The United States puts conditions on human life based on size of paycheck, color of skin and whether testicles are involved. China is completely lost in this category.

The real debate here is about financial diplomacy and the collective super ego: who looks like they won or lost before we’re back to business as usual.

And it is that spirit which is celebrated each time one of our corporations deals with China’s marketplace and the almighty free trade is freewheeling. Yet we spy and they spy, and we meet and they meet, and both countries put up wonderful fronts for the press and mom and pop apple pie and those unfortunate human rights casualties masquerading as citizens of China.

So it is a tad laughable that anything approaching a hostage situation, complete with room service and Great Wall rights, would rile anyone on either end of this political farce. Of course the Chinese are clumsy when it comes to snowing public relations, something this country has excelled at for a long time. Meanwhile, there are college kids in Beijing right now who hack into the Pentagon computer system on their lunch hour while IBM copyboys are sending forty miles of Chinese military secrets across crackling phone lines daily.

So for eleven days both countries postured over whom would apologize and how, and then in the wondrous tradition of a Bill Clinton grand jury appearance, the word “sorry” became only an apology when attached to a specific incident, as in “we’re sorry for the guy dying, but not for spying” or “we’re sorry we had to land because of your pilot’s inexplicably fatal actions, but not for landing on your air base.”

Chinese President, Jiang Zemin, a little perplexed that he’s not allowed to buy anyone in the new administration yet, was in the precarious position of staring down THE superpower on the planet, with one-tenth of its nuclear firepower and a host of his own spies in U.S. prisons. Zemin’s flimsy credibility stems from China’s massive population of potential American product consumers and the cheap slave labor that keeps K-Mart upper management in Christmas bonuses. China’s half-assed policy with Taiwan and North Korea is a minor inconvenience, and any real nuclear threat over the past four decades has been minimal at best.

China is no Soviet Union, regardless of what the flag-waving brutes tell you. The Chinese haven’t been as aggressive nor have they flaunted military might around the region the way Russia did for decades after World War II. China’s greatest crimes are within its borders and the human-rights abominations that are often ignored in Tibet.
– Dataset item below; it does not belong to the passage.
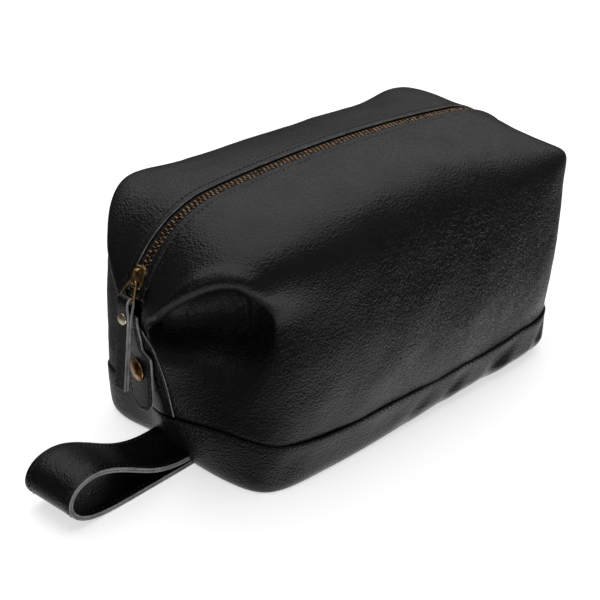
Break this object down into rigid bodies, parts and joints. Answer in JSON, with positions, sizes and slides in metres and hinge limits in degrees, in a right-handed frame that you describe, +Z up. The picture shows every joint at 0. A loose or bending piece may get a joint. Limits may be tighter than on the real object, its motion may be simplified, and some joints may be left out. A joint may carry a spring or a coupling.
{
  "type": "makeup bag",
  "caption": "Soft leather wash bag with a long zip over its crown, end tabs, a leather zip pull and a wrist strap loop at one end.",
  "frame": {"origin": "middle of the base, on the surface the bag stands on", "axes": "+Z up; X along the zip, with the closed slider and the wrist strap at the -X end; the near long side faces -Y"},
  "size_m": [0.3889, 0.1646, 0.162],
  "materials": {
    "panel_leather": "semi-gloss, fine pebble grain",
    "base_leather": "semi-gloss, smoother grain",
    "strap_leather": "smooth semi-gloss with raw grey edges",
    "lining": "plain woven",
    "board": "matt stiffener sheet",
    "zip_tape": "twill tape",
    "antique_brass": "antiqued, rubbed bright on edges",
    "pale_brass": "polished, lightly worn",
    "rivet_brass": "antiqued with a worn rim"
  },
  "bodies": {
    "root": {"front_panel": "panel_leather", "rear_panel": "panel_leather", "base_panel": "base_leather", "front_lining": "lining", "rear_lining": "lining", "base_board": "board", "base_lining": "lining", "zip_tape_front": "zip_tape", "zip_tape_rear": "zip_tape", "zip_teeth_front": "antique_brass", "zip_teeth_rear": "antique_brass", "zip_top_stops": "antique_brass", "zip_bottom_stop": "antique_brass", "left_end_tab": "strap_leather", "left_end_underlay": "strap_leather", "left_rivet_cap": "rivet_brass", "left_rivet_back": "rivet_brass", "right_end_tab": "strap_leather", "right_end_underlay": "strap_leather", "right_rivet_cap": "rivet_brass", "right_rivet_back": "rivet_brass"},
    "slider": {"slider_body": "antique_brass", "slider_bridge": "antique_brass"},
    "ring": {"pull_ring": "antique_brass"},
    "pull": {"pull_strap": "strap_leather", "pull_rivet": "pale_brass"},
    "wrist_strap": {"wrist_strap_outer": "strap_leather", "wrist_strap_inner": "strap_leather"}
  },
  "joints": [
    {"name": "slider_travel", "type": "hinge", "parent": "root", "child": "slider", "pos_m": [-0.09307, 0, 0.08803], "axis": [0, 1, 0], "range_deg": [0, 54]},
    {"name": "ring_swing", "type": "hinge", "parent": "slider", "child": "ring", "pos_m": [-0.15694, 0, 0.1207], "axis": [0, 1, 0], "range_deg": [0, 110]},
    {"name": "pull_swing", "type": "hinge", "parent": "ring", "child": "pull", "pos_m": [-0.16294, 0, 0.1103], "axis": [0, 1, 0], "range_deg": [0, 40]},
    {"name": "wrist_strap_lift", "type": "hinge", "parent": "root", "child": "wrist_strap", "pos_m": [-0.1412, 0.002, 0.0063], "axis": [0, 1, 0], "range_deg": [0, 30]}
  ]
}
And with all this spying going on, the U.S. government knows every gory detail.

This is followed by the obligatory public outrage, a few annual protests, an in-depth investigative report on 60 minutes during sweeps week and a bevy of speeches by government officials looking to keep the gig.

But yet we keep trading and smiling and spying, so, of course, there will be the occasional reconnaissance air craft lumbering across the sky – over international waters in international airspace, mind you – and something might or might not run into it. Then things are going to be strange and silly for a short time while everyone in charge scrambles to save face.

The real debate here is about financial diplomacy and the collective super ego: who looks like they won or lost before we’re back to business as usual. And rest assured business is what we’re talking about, because the days of “Yankee-Go-Home” and “Over There” and the comfy sense of national pride take the back seat to popular terms like “Bottom Line” and Profit Margins”.

George W. Bush has gotten what he wished for all along, he is the CEO of American Trade Concerns LTD, and it’s his job to keep those wheels greased and put out little brush fires like this latest embarrassment. And anytime a spy mission or a an under-the-table deal surfaces to the embarrassment of the two nations, there will be a ton of meetings and name calling and nasty good old-fashioned pride. And when it has been taken care of, like this latest screw up, then the money machine will be jumpstarted and all is right with the world again.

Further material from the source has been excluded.